Riders heavier than 180 to 200 pounds, depending on their age, terrain and aggressiveness, will benefit from stiffer springs. (now stock on 2018 and 2019 models)

Be careful; the 2017 CRF450R uses a shorter shock spring and a larger diameter fork spring. The currently available aftermarket springs do not fit properly yet. TOO TECH HAS SPRINGS IN STOCK NOW. Shock Springs up to 6.8 Kg/mm and Fork Springs up to .56 Kg/mm. Higher rates are available.

Suspension is very personal and 'One Size Does Not Fit All'. Too Tech enjoys a challenge, and working with a wide variety of Off Road riders, MX racers, and Pro level competitors. Give Rick a call to discuss your suspension needs.

ECU power and throttle sensitivity changes available from Too Tech:

     Too Tech has already done exhaustive 'power band' testing for himself and other MX test riders. Our mutual conclusion was that the stock Map 1 was the best stock map of the 3. (BTW - Map 1 cannot be changed) We didn't need a slower Map 2 and didn't like the abruptness of Map 3 without the reward of more peak power. So we focused on improving Map 1 with a new design for both Map 2 and Map 3. Map 2 was detuned for the first 1/8 throttle opening to avoid accidental jerky response at minimal throttle opening (and riding in the pits LOL). Then before 1/2 throttle opening,  more power was added and beyond 1/2 opening we upped the power further. Map 3 was detuned similar to Map 2 at 1/8 throttle opening and then brings the power in more aggressively throughout the entire throttle opening. Additionally aggressiveness is available for more aggressive Pro's and heavier riders to provide more 'instantaneous response' to throttle changes. 
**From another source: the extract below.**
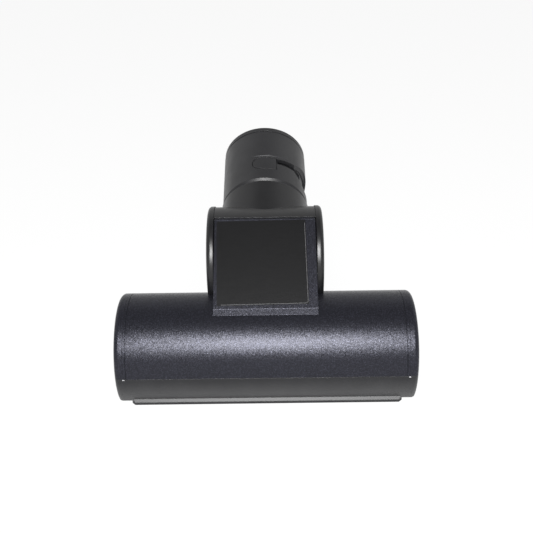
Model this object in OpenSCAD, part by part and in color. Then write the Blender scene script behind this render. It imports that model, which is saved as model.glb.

Final Results:  Map 1 remains stock, Map 2 is less jerky at 1/8 throttle opening, gently increases power around half throttle, and noticeably improves 'over rev' over Map 1. Map 3 increases power from 1/3 throttle opening and provides a more 'instantaneous' response to throttle changes. Peak power and over rev are increased over Map 2. Map 3 is for Sand Tracks and truly aggressive power hungry riders. Rick encourages calls to discuss Suspension and ECU changes!!

Final note about rider preferences: (After reading the article from MXA's test of Ken Roczen's 2016 RMZ450 'RACE BIKE', Rick feels no guilt riding a soft suspended race bike. MXA described Roczen's bike as having "VET SUSPENSION COMPLIANCE" which could be bottomed by their test riders,  Rick's comment, "If the fastest man on the planet uses suspension settings described as 'Vet Settings', then this validates my soft preference as well. Now if only I could go his speed ! ".